> **Data rows**

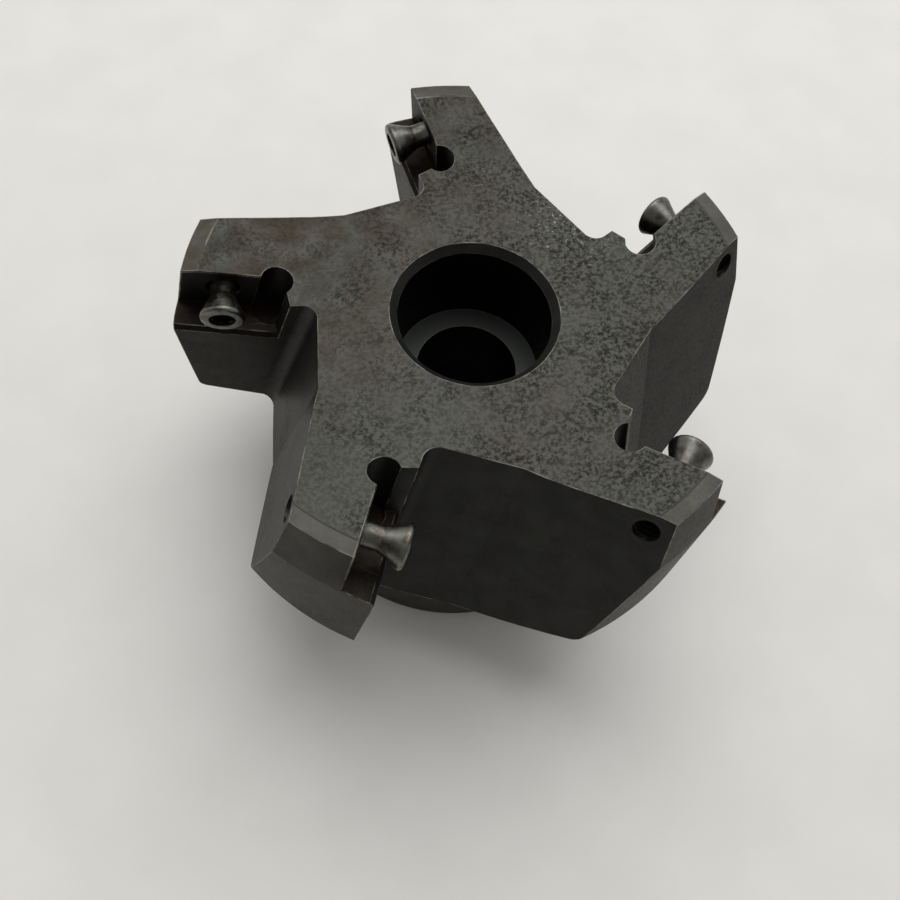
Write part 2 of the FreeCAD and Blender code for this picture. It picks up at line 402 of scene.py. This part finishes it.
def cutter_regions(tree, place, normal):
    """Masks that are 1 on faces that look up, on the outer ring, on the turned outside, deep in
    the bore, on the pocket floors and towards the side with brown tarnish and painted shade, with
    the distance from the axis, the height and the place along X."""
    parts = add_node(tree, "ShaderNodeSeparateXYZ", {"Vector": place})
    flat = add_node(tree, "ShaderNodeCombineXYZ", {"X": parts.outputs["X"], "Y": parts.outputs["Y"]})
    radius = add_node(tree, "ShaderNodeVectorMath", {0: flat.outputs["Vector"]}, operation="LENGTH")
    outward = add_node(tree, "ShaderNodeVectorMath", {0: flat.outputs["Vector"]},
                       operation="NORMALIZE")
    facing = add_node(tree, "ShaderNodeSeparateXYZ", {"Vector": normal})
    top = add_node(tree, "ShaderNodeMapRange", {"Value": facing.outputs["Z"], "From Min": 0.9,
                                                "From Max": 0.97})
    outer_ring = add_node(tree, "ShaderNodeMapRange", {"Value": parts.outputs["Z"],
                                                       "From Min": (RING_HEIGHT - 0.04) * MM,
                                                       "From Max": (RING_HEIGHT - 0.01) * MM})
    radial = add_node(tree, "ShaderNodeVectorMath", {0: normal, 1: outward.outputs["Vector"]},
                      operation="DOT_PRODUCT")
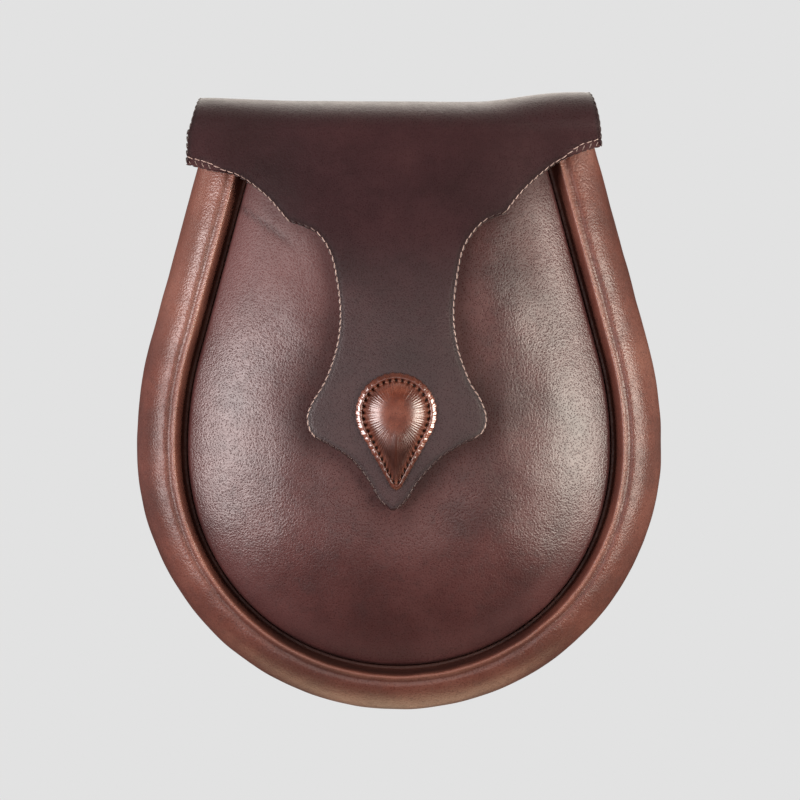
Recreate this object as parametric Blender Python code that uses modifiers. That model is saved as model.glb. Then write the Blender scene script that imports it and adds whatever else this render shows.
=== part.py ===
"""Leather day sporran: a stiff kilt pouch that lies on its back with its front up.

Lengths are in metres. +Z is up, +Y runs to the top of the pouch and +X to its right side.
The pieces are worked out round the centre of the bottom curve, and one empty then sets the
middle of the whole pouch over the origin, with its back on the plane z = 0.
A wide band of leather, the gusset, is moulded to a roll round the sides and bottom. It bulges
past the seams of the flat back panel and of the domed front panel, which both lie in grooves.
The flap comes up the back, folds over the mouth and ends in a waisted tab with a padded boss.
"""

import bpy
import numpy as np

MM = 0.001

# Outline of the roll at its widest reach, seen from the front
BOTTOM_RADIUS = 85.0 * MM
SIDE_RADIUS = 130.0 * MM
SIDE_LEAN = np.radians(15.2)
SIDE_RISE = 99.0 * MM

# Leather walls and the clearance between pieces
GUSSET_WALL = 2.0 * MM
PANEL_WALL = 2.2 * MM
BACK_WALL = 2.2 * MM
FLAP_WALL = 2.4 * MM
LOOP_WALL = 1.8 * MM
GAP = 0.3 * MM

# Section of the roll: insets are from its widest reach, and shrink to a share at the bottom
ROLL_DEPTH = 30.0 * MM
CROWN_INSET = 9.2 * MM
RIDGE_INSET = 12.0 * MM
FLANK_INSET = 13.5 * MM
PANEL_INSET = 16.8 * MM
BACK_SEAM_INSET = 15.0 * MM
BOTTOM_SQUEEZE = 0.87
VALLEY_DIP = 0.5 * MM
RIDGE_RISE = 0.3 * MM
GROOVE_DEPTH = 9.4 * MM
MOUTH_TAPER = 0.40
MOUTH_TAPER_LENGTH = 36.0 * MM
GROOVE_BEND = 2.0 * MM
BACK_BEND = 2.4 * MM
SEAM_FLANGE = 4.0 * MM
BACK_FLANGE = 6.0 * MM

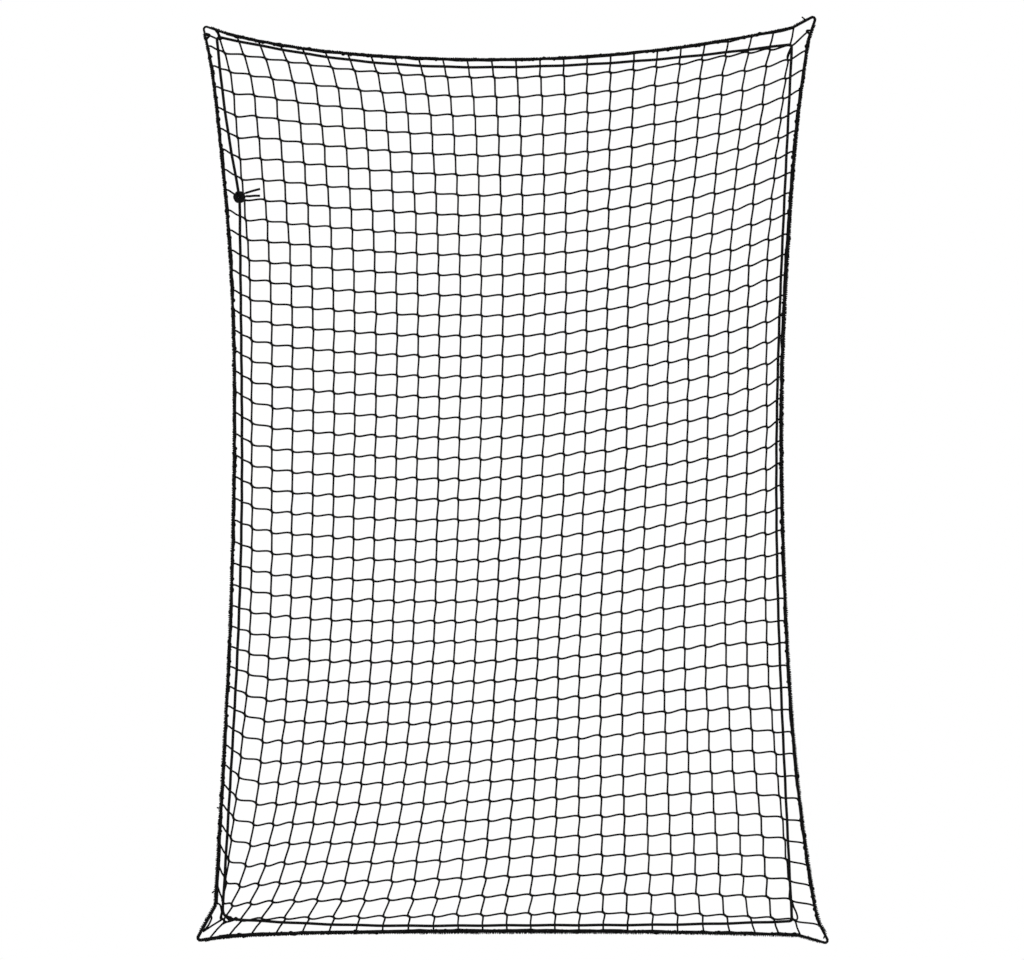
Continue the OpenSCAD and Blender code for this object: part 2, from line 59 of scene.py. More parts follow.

> **Your instructions**
Output the entries verbatim.

> **Answer in full**
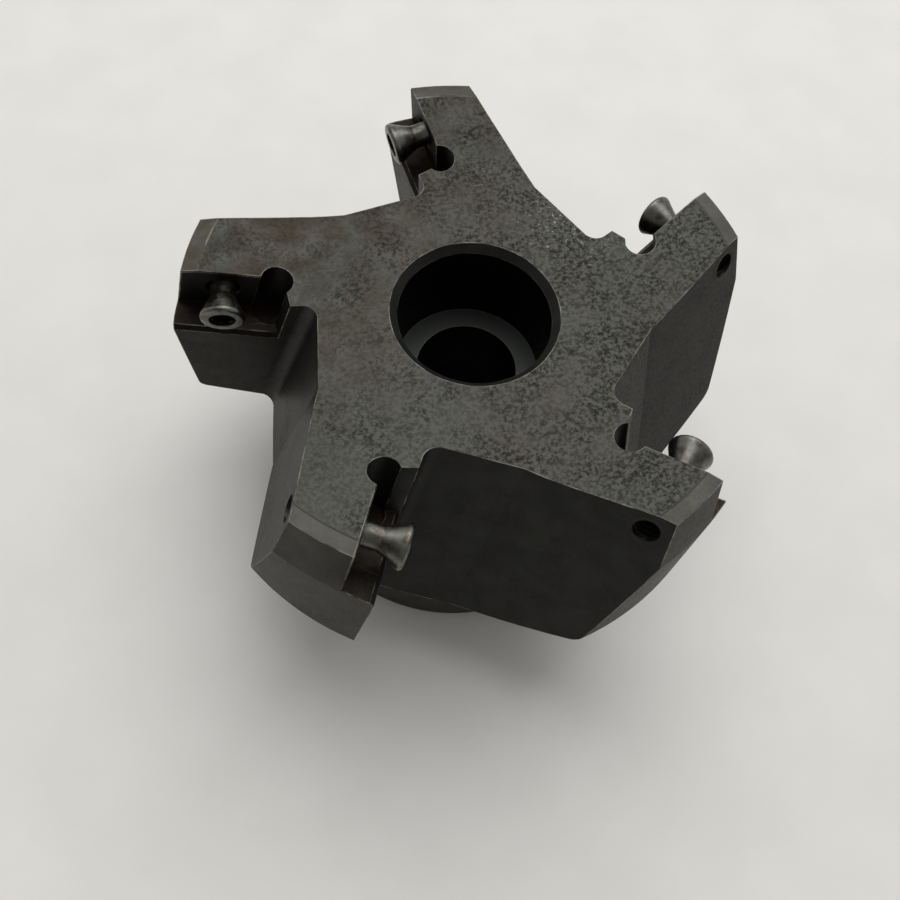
Write part 2 of the FreeCAD and Blender code for this picture. It picks up at line 402 of scene.py. This part finishes it.
def cutter_regions(tree, place, normal):
    """Masks that are 1 on faces that look up, on the outer ring, on the turned outside, deep in
    the bore, on the pocket floors and towards the side with brown tarnish and painted shade, with
    the distance from the axis, the height and the place along X."""
    parts = add_node(tree, "ShaderNodeSeparateXYZ", {"Vector": place})
    flat = add_node(tree, "ShaderNodeCombineXYZ", {"X": parts.outputs["X"], "Y": parts.outputs["Y"]})
    radius = add_node(tree, "ShaderNodeVectorMath", {0: flat.outputs["Vector"]}, operation="LENGTH")
    outward = add_node(tree, "ShaderNodeVectorMath", {0: flat.outputs["Vector"]},
                       operation="NORMALIZE")
    facing = add_node(tree, "ShaderNodeSeparateXYZ", {"Vector": normal})
    top = add_node(tree, "ShaderNodeMapRange", {"Value": facing.outputs["Z"], "From Min": 0.9,
                                                "From Max": 0.97})
    outer_ring = add_node(tree, "ShaderNodeMapRange", {"Value": parts.outputs["Z"],
                                                       "From Min": (RING_HEIGHT - 0.04) * MM,
                                                       "From Max": (RING_HEIGHT - 0.01) * MM})
    radial = add_node(tree, "ShaderNodeVectorMath", {0: normal, 1: outward.outputs["Vector"]},
                      operation="DOT_PRODUCT")
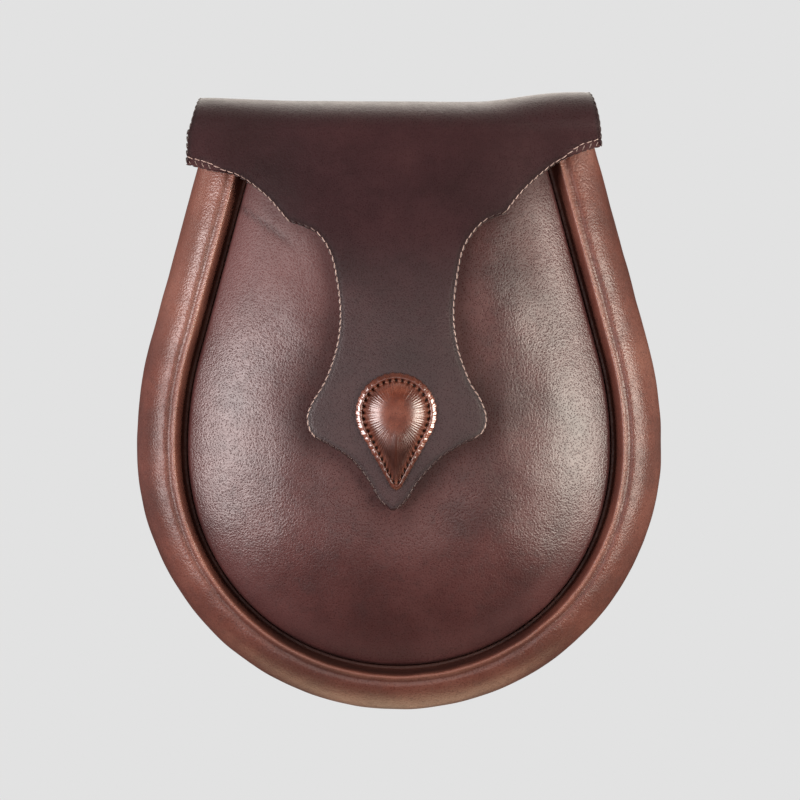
Recreate this object as parametric Blender Python code that uses modifiers. That model is saved as model.glb. Then write the Blender scene script that imports it and adds whatever else this render shows.
=== part.py ===
"""Leather day sporran: a stiff kilt pouch that lies on its back with its front up.

Lengths are in metres. +Z is up, +Y runs to the top of the pouch and +X to its right side.
The pieces are worked out round the centre of the bottom curve, and one empty then sets the
middle of the whole pouch over the origin, with its back on the plane z = 0.
A wide band of leather, the gusset, is moulded to a roll round the sides and bottom. It bulges
past the seams of the flat back panel and of the domed front panel, which both lie in grooves.
The flap comes up the back, folds over the mouth and ends in a waisted tab with a padded boss.
"""

import bpy
import numpy as np

MM = 0.001

# Outline of the roll at its widest reach, seen from the front
BOTTOM_RADIUS = 85.0 * MM
SIDE_RADIUS = 130.0 * MM
SIDE_LEAN = np.radians(15.2)
SIDE_RISE = 99.0 * MM

# Leather walls and the clearance between pieces
GUSSET_WALL = 2.0 * MM
PANEL_WALL = 2.2 * MM
BACK_WALL = 2.2 * MM
FLAP_WALL = 2.4 * MM
LOOP_WALL = 1.8 * MM
GAP = 0.3 * MM

# Section of the roll: insets are from its widest reach, and shrink to a share at the bottom
ROLL_DEPTH = 30.0 * MM
CROWN_INSET = 9.2 * MM
RIDGE_INSET = 12.0 * MM
FLANK_INSET = 13.5 * MM
PANEL_INSET = 16.8 * MM
BACK_SEAM_INSET = 15.0 * MM
BOTTOM_SQUEEZE = 0.87
VALLEY_DIP = 0.5 * MM
RIDGE_RISE = 0.3 * MM
GROOVE_DEPTH = 9.4 * MM
MOUTH_TAPER = 0.40
MOUTH_TAPER_LENGTH = 36.0 * MM
GROOVE_BEND = 2.0 * MM
BACK_BEND = 2.4 * MM
SEAM_FLANGE = 4.0 * MM
BACK_FLANGE = 6.0 * MM

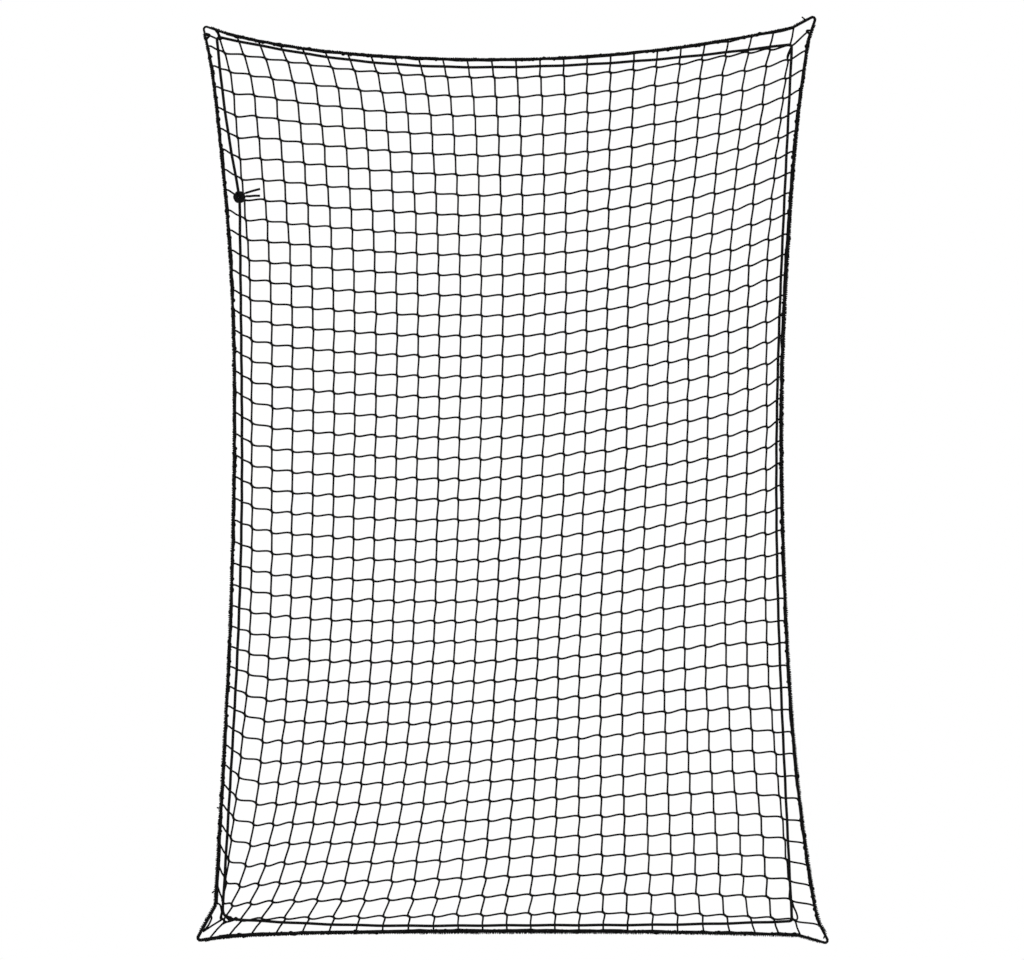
Continue the OpenSCAD and Blender code for this object: part 2, from line 59 of scene.py. More parts follow.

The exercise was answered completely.